■ **Exercise prompt**
Print every line of the listing exactly, please.

■ **Data excerpt**
** START **

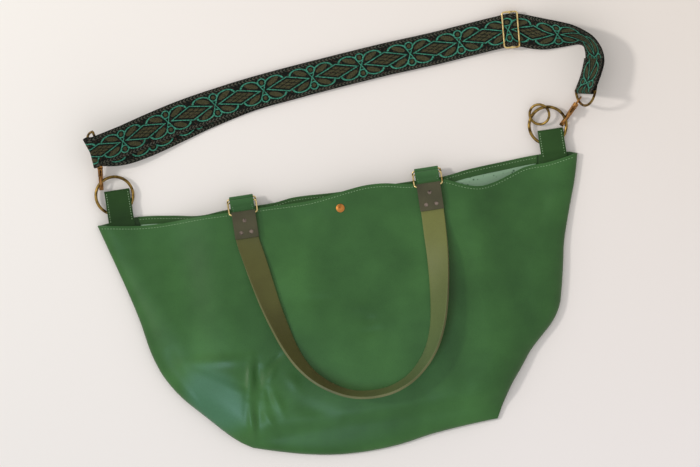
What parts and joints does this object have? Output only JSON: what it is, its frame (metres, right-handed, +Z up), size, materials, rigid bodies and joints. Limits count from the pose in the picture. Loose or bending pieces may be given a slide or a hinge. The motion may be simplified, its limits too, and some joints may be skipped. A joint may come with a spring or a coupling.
{
  "type": "trapeze bag",
  "caption": "Trapeze leather tote with ring-hung carrying handles and a clip-on woven shoulder strap with a slider, lying flat.",
  "frame": {"origin": "on the floor under the middle of the base edge, on the flat strip the bag rests on", "axes": "the bag lies on its back: +Y runs from the base to the mouth, +Z is up out of the front panel, +X to the wearer's right side of the picture"},
  "size_m": [0.616, 0.4845, 0.0551],
  "materials": {
    "body_leather": "smooth satin green leather",
    "tab_leather": "dark green leather with stitched edges",
    "lining_cloth": "light sage woven lining",
    "handle_leather": "olive leather with painted edges",
    "chape_leather": "dark olive grey leather",
    "webbing": "woven jacquard webbing",
    "hook_brass": "antique bronze finish, polished edges",
    "rivet_brass": "domed copper coloured rivets",
    "pale_brass": "pale gold wire, polished",
    "ring_brass": "antique brass, worn bright on the high side"
  },
  "bodies": {
    "bag": {"front_panel": "body_leather", "back_panel": "body_leather", "lining_front": "lining_cloth", "lining_back": "lining_cloth", "hem_front": "body_leather", "hem_back": "body_leather", "front_tab_left": "tab_leather", "front_tab_right": "tab_leather", "back_tab_left": "tab_leather", "back_tab_right": "tab_leather", "snap_cap_front": "ring_brass", "snap_cap_back": "ring_brass", "snap_socket": "ring_brass", "snap_stud": "ring_brass", "side_tab_root_left": "tab_leather", "side_tab_root_right": "tab_leather"},
    "front_rings": {"front_ring_left": "pale_brass", "front_ring_right": "pale_brass"},
    "front_handle": {"front_handle_strap": "handle_leather", "front_chape_left": "chape_leather", "front_chape_right": "chape_leather", "front_handle_rivets": "rivet_brass"},
    "back_rings": {"back_ring_left": "pale_brass", "back_ring_right": "pale_brass"},
    "back_handle": {"back_handle_strap": "handle_leather", "back_chape_left": "chape_leather", "back_chape_right": "chape_leather", "back_handle_rivets": "rivet_brass"},
    "shoulder_strap": {"side_tab_left": "tab_leather", "side_tab_right": "tab_leather", "swivel_eye_left": "hook_brass", "swivel_eye_right": "hook_brass", "d_ring_left": "ring_brass", "d_ring_right": "ring_brass", "strap_webbing": "webbing", "slider_frame": "pale_brass", "slider_bar": "pale_brass"},
    "left_ring": {"round_ring_left": "ring_brass"},
    "right_ring": {"round_ring_right": "ring_brass"},
    "spare_ring": {"small_ring": "ring_brass"},
    "left_hook": {"hook_left": "hook_brass"},
    "right_hook": {"hook_right": "hook_brass"},
    "left_bolt": {"hook_bolt_left": "hook_brass"},
    "right_bolt": {"hook_bolt_right": "hook_brass"}
  },
  "joints": [
    {"name": "front_handle_lift", "type": "hinge", "parent": "bag", "child": "front_rings", "pos_m": [0, 0.2934, 0.0178], "axis": [-1, 0, 0], "range_deg": [0, 110]},
    {"name": "front_handle_turn", "type": "hinge", "parent": "front_rings", "child": "front_handle", "pos_m": [0, 0.2786, 0.02575], "axis": [-1, 0, 0], "range_deg": [0, 55]},
    {"name": "back_handle_lift", "type": "hinge", "parent": "bag", "child": "back_rings", "pos_m": [0, 0.2972, 0.0128], "axis": [1, 0, 0], "range_deg": [0, 110]},
    {"name": "back_handle_turn", "type": "hinge", "parent": "back_rings", "child": "back_handle", "pos_m": [0, 0.28209, 0.00545], "axis": [1, 0, 0], "range_deg": [0, 55]},
    {"name": "strap_lift", "type": "hinge", "parent": "bag", "child": "shoulder_strap", "pos_m": [0, 0.291, 0.0063], "axis": [1, 0, 0], "range_deg": [0, 75]},
    {"name": "left_ring_spin", "type": "hinge", "parent": "shoulder_strap", "child": "left_ring", "pos_m": [-0.259, 0.3225, 0.0063], "axis": [0, 0, 1], "continuous": true},
    {"name": "right_ring_spin", "type": "hinge", "parent": "shoulder_strap", "child": "right_ring", "pos_m": [0.2545, 0.327, 0.0063], "axis": [0, 0, 1], "continuous": true},
    {"name": "spare_ring_spin", "type": "hinge", "parent": "shoulder_strap", "child": "spare_ring", "pos_m": [0.24677, 0.34124, 0.0063], "axis": [-0.2691, -0.1461, 0.952], "continuous": true},
    {"name": "left_hook_swivel", "type": "hinge", "parent": "shoulder_strap", "child": "left_hook", "pos_m": [-0.2723, 0.3397, 0.0063], "axis": [0.0846, 0.9666, 0.2419], "range_deg": [-8, 25]},
    {"name": "left_bolt_slide", "type": "slide", "parent": "left_hook", "child": "left_bolt", "axis": [0.0846, 0.9666, 0.2419], "range_m": [0, 0.007], "stiffness_N_per_m": 60, "springref_m": -0.004},
    {"name": "right_hook_swivel", "type": "hinge", "parent": "shoulder_strap", "child": "right_hook", "pos_m": [0.2759, 0.331, 0.0063], "axis": [0.6892, 0.7237, 0.0349], "range_deg": [-25, 25]},
    {"name": "right_bolt_slide", "type": "slide", "parent": "right_hook", "child": "right_bolt", "axis": [0.6892, 0.7237, 0.0349], "range_m": [0, 0.007], "stiffness_N_per_m": 60, "springref_m": -0.004}
  ],
  "couplings": [
    {"joint": "front_handle_turn", "follows": "front_handle_lift", "ratio": 0.5},
    {"joint": "back_handle_turn", "follows": "back_handle_lift", "ratio": 0.5}
  ]
}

** END **

■ **Answer**
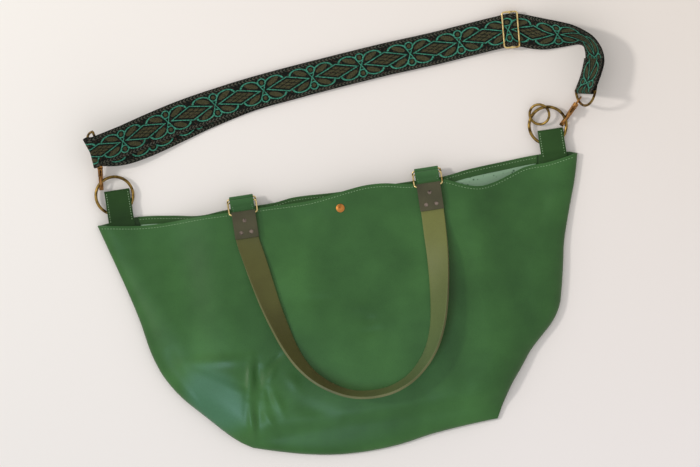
What parts and joints does this object have? Output only JSON: what it is, its frame (metres, right-handed, +Z up), size, materials, rigid bodies and joints. Limits count from the pose in the picture. Loose or bending pieces may be given a slide or a hinge. The motion may be simplified, its limits too, and some joints may be skipped. A joint may come with a spring or a coupling.
{
  "type": "trapeze bag",
  "caption": "Trapeze leather tote with ring-hung carrying handles and a clip-on woven shoulder strap with a slider, lying flat.",
  "frame": {"origin": "on the floor under the middle of the base edge, on the flat strip the bag rests on", "axes": "the bag lies on its back: +Y runs from the base to the mouth, +Z is up out of the front panel, +X to the wearer's right side of the picture"},
  "size_m": [0.616, 0.4845, 0.0551],
  "materials": {
    "body_leather": "smooth satin green leather",
    "tab_leather": "dark green leather with stitched edges",
    "lining_cloth": "light sage woven lining",
    "handle_leather": "olive leather with painted edges",
    "chape_leather": "dark olive grey leather",
    "webbing": "woven jacquard webbing",
    "hook_brass": "antique bronze finish, polished edges",
    "rivet_brass": "domed copper coloured rivets",
    "pale_brass": "pale gold wire, polished",
    "ring_brass": "antique brass, worn bright on the high side"
  },
  "bodies": {
    "bag": {"front_panel": "body_leather", "back_panel": "body_leather", "lining_front": "lining_cloth", "lining_back": "lining_cloth", "hem_front": "body_leather", "hem_back": "body_leather", "front_tab_left": "tab_leather", "front_tab_right": "tab_leather", "back_tab_left": "tab_leather", "back_tab_right": "tab_leather", "snap_cap_front": "ring_brass", "snap_cap_back": "ring_brass", "snap_socket": "ring_brass", "snap_stud": "ring_brass", "side_tab_root_left": "tab_leather", "side_tab_root_right": "tab_leather"},
    "front_rings": {"front_ring_left": "pale_brass", "front_ring_right": "pale_brass"},
    "front_handle": {"front_handle_strap": "handle_leather", "front_chape_left": "chape_leather", "front_chape_right": "chape_leather", "front_handle_rivets": "rivet_brass"},
    "back_rings": {"back_ring_left": "pale_brass", "back_ring_right": "pale_brass"},
    "back_handle": {"back_handle_strap": "handle_leather", "back_chape_left": "chape_leather", "back_chape_right": "chape_leather", "back_handle_rivets": "rivet_brass"},
    "shoulder_strap": {"side_tab_left": "tab_leather", "side_tab_right": "tab_leather", "swivel_eye_left": "hook_brass", "swivel_eye_right": "hook_brass", "d_ring_left": "ring_brass", "d_ring_right": "ring_brass", "strap_webbing": "webbing", "slider_frame": "pale_brass", "slider_bar": "pale_brass"},
    "left_ring": {"round_ring_left": "ring_brass"},
    "right_ring": {"round_ring_right": "ring_brass"},
    "spare_ring": {"small_ring": "ring_brass"},
    "left_hook": {"hook_left": "hook_brass"},
    "right_hook": {"hook_right": "hook_brass"},
    "left_bolt": {"hook_bolt_left": "hook_brass"},
    "right_bolt": {"hook_bolt_right": "hook_brass"}
  },
  "joints": [
    {"name": "front_handle_lift", "type": "hinge", "parent": "bag", "child": "front_rings", "pos_m": [0, 0.2934, 0.0178], "axis": [-1, 0, 0], "range_deg": [0, 110]},
    {"name": "front_handle_turn", "type": "hinge", "parent": "front_rings", "child": "front_handle", "pos_m": [0, 0.2786, 0.02575], "axis": [-1, 0, 0], "range_deg": [0, 55]},
    {"name": "back_handle_lift", "type": "hinge", "parent": "bag", "child": "back_rings", "pos_m": [0, 0.2972, 0.0128], "axis": [1, 0, 0], "range_deg": [0, 110]},
    {"name": "back_handle_turn", "type": "hinge", "parent": "back_rings", "child": "back_handle", "pos_m": [0, 0.28209, 0.00545], "axis": [1, 0, 0], "range_deg": [0, 55]},
    {"name": "strap_lift", "type": "hinge", "parent": "bag", "child": "shoulder_strap", "pos_m": [0, 0.291, 0.0063], "axis": [1, 0, 0], "range_deg": [0, 75]},
    {"name": "left_ring_spin", "type": "hinge", "parent": "shoulder_strap", "child": "left_ring", "pos_m": [-0.259, 0.3225, 0.0063], "axis": [0, 0, 1], "continuous": true},
    {"name": "right_ring_spin", "type": "hinge", "parent": "shoulder_strap", "child": "right_ring", "pos_m": [0.2545, 0.327, 0.0063], "axis": [0, 0, 1], "continuous": true},
    {"name": "spare_ring_spin", "type": "hinge", "parent": "shoulder_strap", "child": "spare_ring", "pos_m": [0.24677, 0.34124, 0.0063], "axis": [-0.2691, -0.1461, 0.952], "continuous": true},
    {"name": "left_hook_swivel", "type": "hinge", "parent": "shoulder_strap", "child": "left_hook", "pos_m": [-0.2723, 0.3397, 0.0063], "axis": [0.0846, 0.9666, 0.2419], "range_deg": [-8, 25]},
    {"name": "left_bolt_slide", "type": "slide", "parent": "left_hook", "child": "left_bolt", "axis": [0.0846, 0.9666, 0.2419], "range_m": [0, 0.007], "stiffness_N_per_m": 60, "springref_m": -0.004},
    {"name": "right_hook_swivel", "type": "hinge", "parent": "shoulder_strap", "child": "right_hook", "pos_m": [0.2759, 0.331, 0.0063], "axis": [0.6892, 0.7237, 0.0349], "range_deg": [-25, 25]},
    {"name": "right_bolt_slide", "type": "slide", "parent": "right_hook", "child": "right_bolt", "axis": [0.6892, 0.7237, 0.0349], "range_m": [0, 0.007], "stiffness_N_per_m": 60, "springref_m": -0.004}
  ],
  "couplings": [
    {"joint": "front_handle_turn", "follows": "front_handle_lift", "ratio": 0.5},
    {"joint": "back_handle_turn", "follows": "back_handle_lift", "ratio": 0.5}
  ]
}